BRIEF DESCRIPTION OF THE DRAWINGS
[0010] Fig. 1 is a partially sectional view of an embodiment of a shock
tolerant heat
dissipating electronics package incorporated into a bridge plug setting tool.
[0011] Fig. 2 is an exploded view of adjacent chassis of the electronics
package of
Fig. 1.
[0012] Fig. 3A is a side cross sectional view of the electronics package of
Fig. 1
with the adjacent chassis of Fig. 2 in an unexpanded pre-set position.

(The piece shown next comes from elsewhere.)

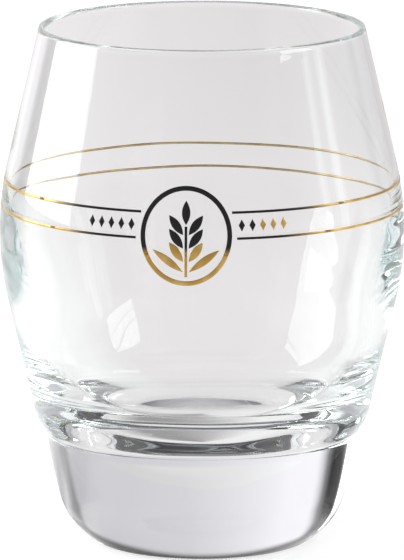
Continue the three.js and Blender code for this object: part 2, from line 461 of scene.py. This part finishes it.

[0013] Fig. 3B is a side cross sectional view of the package of Fig. 3A with
the
chassis in a radially expanded set position.
[0014] Fig. 4 is an overview of an oilfield with a well accommodating a bridge
plug
and setting tool employing the electronics package of Figs. 1, 2, 3A and 3B.
[0015] Fig. 5A is an enlarged side view of the bridge plug and setting tool of
Fig. 4
positioned at a targeted isolation location in the well.
[0016] Fig. 5B is an enlarged side view of the bridge plug of Fig. 5A upon
setting
thereof at the targeted isolation location.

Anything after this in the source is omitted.